═════ Supplied data
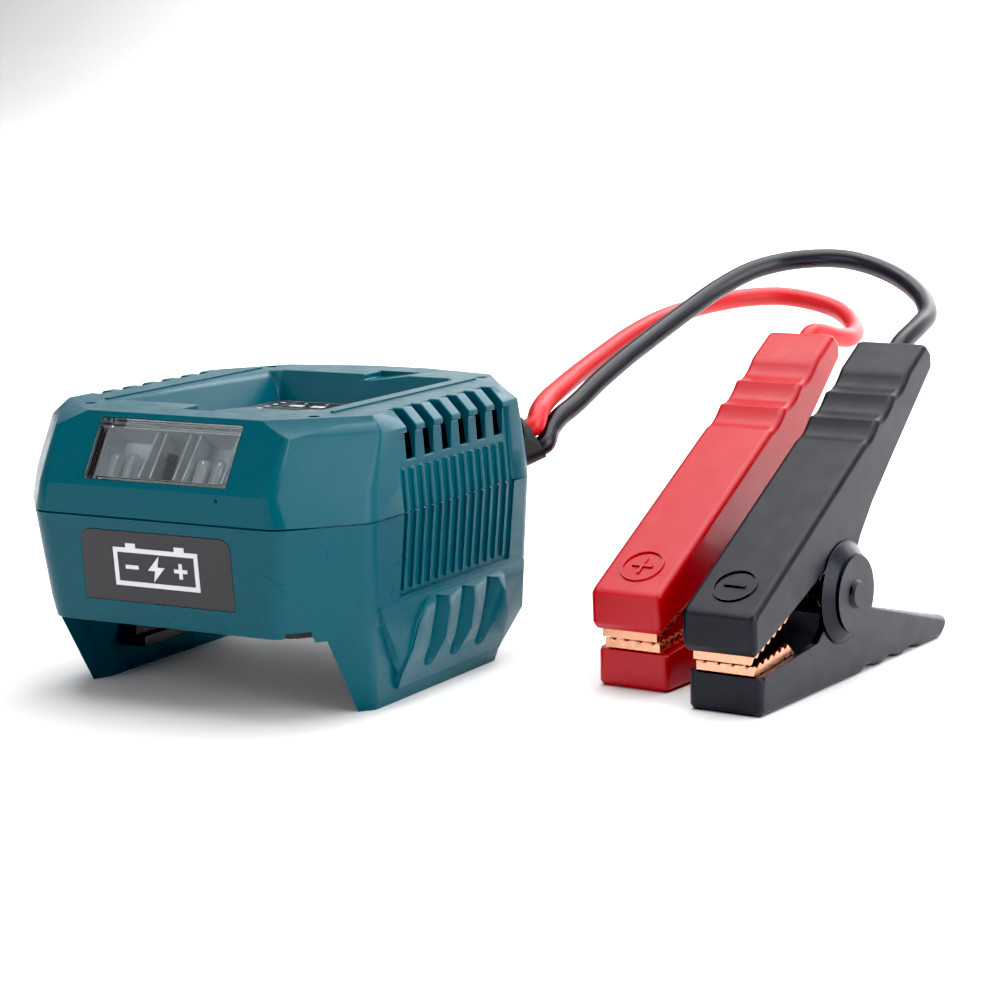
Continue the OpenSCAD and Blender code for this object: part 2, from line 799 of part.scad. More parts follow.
bump_pitch = 13;
lower_profile = concat(
    [[0, 1.2], [1.2, 0], [54, 0]],
    [for (b = [0:2]) each [
        for (k = [0:5]) [56 + (b + k / 6) * bump_pitch, 1.2 * sin(k * 36)]
    ]],
    [[97, 0], [106.5, 0], [110, 2.6], [110, 5.8], [58, 17.8], [54, 24], [36, 24], [34.5, 16.3],
     [31, 13.5], [2, 10.2], [0, 10.2]]
);
module lower_cover() {
    difference() {
        union() {
            across(-half_c, half_c) polygon(lower_profile);
            translate([-half_c, pivot_s, pivot_z]) rotate([0, 90, 0]) cylinder(r = arm_ear_r, h = clamp_w);
        }
        across(-half_c + cover_t, half_c - cover_t)
        polygon([[2, 2.4], [106, 3], [107.6, 4], [107.6, 30], [60, 40], [2, 40]]);
        translate([-20, pivot_s, pivot_z]) rotate([0, 90, 0]) cylinder(r = pin_r + 0.05, h = 40);
    }
}

// Copper jaws: a channel whose side walls and front carry the teeth
jaw_half = half_c - cover_t - 0.3;
jaw_t = 1;
tooth_pitch = 3;
jaw_len = 21;
function teeth(s0, s1, z0, z1, depth) = [
    for (i = [0:(s1 - s0) / tooth_pitch * 4])
        let (f = i * tooth_pitch / 4 / (s1 - s0))
        [s0 + f * (s1 - s0), z0 + f * (z1 - z0) - depth * (i % 4 < 2 ? 0 : 1)]
];
module lower_jaw() {
    intersection() {
        difference() {
            across(-jaw_half, jaw_half)
            polygon(concat([[2.2, 2.5], [jaw_len + 6, 2.7], [jaw_len + 6, 8]],
                [for (i = [24:-1:0]) teeth(0.4, 18.4, 12.9, 15.2, 0.8)[i]],
                [[0.4, 10.5], [2.2, 10.5]]));
            across(-jaw_half + jaw_t, jaw_half - jaw_t)
            polygon([[3.2, 3.5], [60, 3.5], [60, 40], [1.4, 40], [1.4, 11.5], [3.2, 11.5]]);
        }
        difference() {
            translate([-20, 0, 0]) cube([40, 60, 40]);
            // scallops across the front edge
            for (x = [-6:4:6])
                translate([x, 0, 13.3]) rotate([-90, 0, 0]) cylinder(r = 1, h = 4, $fn = 16);
        }
    }
}
module upper_jaw() {
    difference() {
        across(-jaw_half, jaw_half)
        polygon(concat([[-1.1, 13.6]], [[-1.1, 22]], [[jaw_len + 4, 33]], [[jaw_len + 6, 28]],
            [for (i = [24:-1:0]) teeth(-1.1, 19, 13.6, 21.6, -0.8)[i]]));
        across(-jaw_half + jaw_t, jaw_half - jaw_t)
        polygon([[-0.1, 0], [-0.1, 21.4], [60, 51], [60, 0]]);
    }
}

// Copper lug that joins the lead's end to the upper jaw, inside the arm
module lead_lug() {
    translate([0, lug_s, lug_line(lug_s)]) rotate([90 + arm_angle, 0, 0]) {
        cylinder(d = 6.4, h = lug_l);
        translate([-3, -1.2, lug_l - 1]) cube([6, 1.2, tang_l + 1]);
    }
}

pin_out = half_c + ear_gap + ear_t + disc_t;
module pivot_pin() {
    translate([0, pivot_s, pivot_z]) rotate([0, 90, 0]) {
        translate([0, 0, -pin_out]) cylinder(r = pin_r, h = 2 * pin_out);
        for (side = [0, 1])
            mirror([0, 0, side])
            translate([0, 0, pin_out]) cylinder(r1 = 3.9, r2 = 3.2, h = 1);
    }
}
module pivot_discs() {
    for (side = [0, 1])
        mirror([side, 0, 0])
        translate([half_c + ear_gap + ear_t, pivot_s, pivot_z]) rotate([0, 90, 0])
        difference() {
            cylinder(r = disc_r, h = disc_t);
            translate([0, 0, -1]) cylinder(r = pin_r, h = 4);
        }
}

// Torsion spring: coils round the pin, one leg up the upper arm and one along the lower arm
spring_wire = 1.8;
coil_r = 5.2;
module spring() {
    for (i = [-3:2])
        translate([(i + 0.5) * spring_wire, pivot_s, pivot_z])
        rotate([0, 90, 0])
        rotate_extrude()
        translate([coil_r, 0]) circle(d = spring_wire + 0.1, $fn = 16);
    spring_leg(4.5, 30, 1, 49);
    spring_leg(-4.5, 120, -1, 31);
}
// One straight end of the spring, tangent to the coil
module spring_leg(x, tilt, side, length) {
    translate([x, pivot_s + side * coil_r * cos(tilt), pivot_z - side * coil_r * sin(tilt)])
    rotate([-tilt, 0, 0])
    cylinder(d = spring_wire, h = length);
}

// Round polarity mark near the jaw, raised on the upper arm's top
module polarity_mark(positive) {
    translate([0, 6, top_line(6) - 0.3])
    rotate([arm_angle, 0, 0]) {
        difference() {
            cylinder(r = 6, h = 0.65);
            translate([0, 0, -1]) cylinder(r = 5.4, h = 3);
        }
        translate([-3, -0.4, 0]) cube([6, 0.8, 0.65]);
        if (positive)
            translate([-0.4, -3, 0]) cube([0.8, 6, 0.65]);
    }
}

module in_housing() { translate([housing_at[0], housing_at[1], 0]) children(); }
module at_black() { translate([black_at[0], black_at[1], 0]) rotate([0, 0, -clamp_yaw]) children(); }
module at_red() { translate([red_at[0], red_at[1], 0]) rotate([0, 0, -clamp_yaw]) children(); }

module red_upper_cover() { color(red) at_red() { upper_cover(); polarity_mark(true); } }
module red_lower_cover() { color(red) at_red() lower_cover(); }
module red_upper_jaw() { color(copper) at_red() upper_jaw(); }
module red_lower_jaw() { color(copper) at_red() lower_jaw(); }
module red_lead_lug() { color(copper) at_red() lead_lug(); }
module red_pivot_pin() { color(steel) at_red() pivot_pin(); }
module red_pivot_discs() { color(red) at_red() pivot_discs(); }
module red_spring() { color(steel) at_red() spring(); }
module black_upper_cover() { color(dark) at_black() { upper_cover(); polarity_mark(false); } }
module black_lower_cover() { color(dark) at_black() lower_cover(); }
module black_upper_jaw() { color(copper) at_black() upper_jaw(); }
module black_lower_jaw() { color(copper) at_black() lower_jaw(); }
module black_lead_lug() { color(copper) at_black() lead_lug(); }
module black_pivot_pin() { color(steel) at_black() pivot_pin(); }
module black_pivot_discs() { color(dark) at_black() pivot_discs(); }
module black_spring() { color(steel) at_black() spring(); }

in_housing() upper_shell();
in_housing() lower_shell();
in_housing() led_lens();
in_housing() led_reflector();
in_housing() led_board();
in_housing() work_leds();
in_housing() front_label();
in_housing() label_mark();
in_housing() control_panel();
in_housing() boost_button();
in_housing() lamp_button();
in_housing() level_leds();
in_housing() status_led();
in_housing() button_switches();
in_housing() main_board();
in_housing() power_relay();
in_housing() heat_sink();
in_housing() slide_plate();
in_housing() terminal_block();
in_housing() power_terminals();
in_housing() board_screws();
in_housing() plate_screws();
in_housing() housing_screws();
in_housing() rim_screws();
in_housing() cable_gland();
red_lead();
black_lead();
red_upper_cover();
red_lower_cover();
red_upper_jaw();
red_lower_jaw();
red_lead_lug();
red_pivot_pin();
red_pivot_discs();
red_spring();
black_upper_cover();
black_lower_cover();
black_upper_jaw();
black_lower_jaw();
black_lead_lug();
black_pivot_pin();
black_pivot_discs();
black_spring();
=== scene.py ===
"""Jump starter adapter with two battery clamps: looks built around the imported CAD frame.

Metres, +Z up. The housing's front faces -Y. Each clamp has a local frame: x across, y from the
jaw's tip to the handle, z up.
"""
import json
import math

import bmesh
import bpy
from mathutils import Matrix, Vector


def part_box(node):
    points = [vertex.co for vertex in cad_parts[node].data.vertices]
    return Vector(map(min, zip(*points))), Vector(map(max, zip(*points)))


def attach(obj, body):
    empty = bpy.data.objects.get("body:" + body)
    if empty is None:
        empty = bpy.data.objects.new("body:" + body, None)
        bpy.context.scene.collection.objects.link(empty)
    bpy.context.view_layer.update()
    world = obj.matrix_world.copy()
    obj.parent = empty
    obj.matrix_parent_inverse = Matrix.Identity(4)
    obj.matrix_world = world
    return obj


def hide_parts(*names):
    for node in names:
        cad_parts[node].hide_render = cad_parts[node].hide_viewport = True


MM = 0.001
# Pivot of a clamp in its own frame: distance behind the jaw's tip, and height
PIVOT_Y = 45
PIVOT_Z = 24

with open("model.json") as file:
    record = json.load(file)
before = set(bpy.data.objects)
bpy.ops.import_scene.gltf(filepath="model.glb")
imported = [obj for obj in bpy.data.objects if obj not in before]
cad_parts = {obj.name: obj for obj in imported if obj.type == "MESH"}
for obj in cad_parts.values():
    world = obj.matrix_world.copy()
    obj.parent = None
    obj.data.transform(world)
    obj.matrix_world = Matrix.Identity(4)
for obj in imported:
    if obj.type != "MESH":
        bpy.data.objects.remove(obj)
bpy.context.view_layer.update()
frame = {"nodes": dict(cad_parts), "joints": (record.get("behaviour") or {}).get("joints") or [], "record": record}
scene = bpy.context.scene

# ---------------------------------------------------------------- places
shell_low, shell_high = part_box("upper_shell")
housing = Vector(((shell_low.x + shell_high.x) / 2, (shell_low.y + shell_high.y) / 2, 0))
hinges = {j["name"]: j for j in frame["joints"] if j["type"] == "hinge"}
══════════
» **Work to do**
Extract and reproduce exactly the lines opening with the line containing "in_housing() upper_shell();" and closing with the line containing "record = json.load(file)", inclusive.

» **Solution to this exercise**
in_housing() upper_shell();
in_housing() lower_shell();
in_housing() led_lens();
in_housing() led_reflector();
in_housing() led_board();
in_housing() work_leds();
in_housing() front_label();
in_housing() label_mark();
in_housing() control_panel();
in_housing() boost_button();
in_housing() lamp_button();
in_housing() level_leds();
in_housing() status_led();
in_housing() button_switches();
in_housing() main_board();
in_housing() power_relay();
in_housing() heat_sink();
in_housing() slide_plate();
in_housing() terminal_block();
in_housing() power_terminals();
in_housing() board_screws();
in_housing() plate_screws();
in_housing() housing_screws();
in_housing() rim_screws();
in_housing() cable_gland();
red_lead();
black_lead();
red_upper_cover();
red_lower_cover();
red_upper_jaw();
red_lower_jaw();
red_lead_lug();
red_pivot_pin();
red_pivot_discs();
red_spring();
black_upper_cover();
black_lower_cover();
black_upper_jaw();
black_lower_jaw();
black_lead_lug();
black_pivot_pin();
black_pivot_discs();
black_spring();
=== scene.py ===
"""Jump starter adapter with two battery clamps: looks built around the imported CAD frame.

Metres, +Z up. The housing's front faces -Y. Each clamp has a local frame: x across, y from the
jaw's tip to the handle, z up.
"""
import json
import math

import bmesh
import bpy
from mathutils import Matrix, Vector


def part_box(node):
    points = [vertex.co for vertex in cad_parts[node].data.vertices]
    return Vector(map(min, zip(*points))), Vector(map(max, zip(*points)))


def attach(obj, body):
    empty = bpy.data.objects.get("body:" + body)
    if empty is None:
        empty = bpy.data.objects.new("body:" + body, None)
        bpy.context.scene.collection.objects.link(empty)
    bpy.context.view_layer.update()
    world = obj.matrix_world.copy()
    obj.parent = empty
    obj.matrix_parent_inverse = Matrix.Identity(4)
    obj.matrix_world = world
    return obj


def hide_parts(*names):
    for node in names:
        cad_parts[node].hide_render = cad_parts[node].hide_viewport = True


MM = 0.001
# Pivot of a clamp in its own frame: distance behind the jaw's tip, and height
PIVOT_Y = 45
PIVOT_Z = 24

with open("model.json") as file:
    record = json.load(file)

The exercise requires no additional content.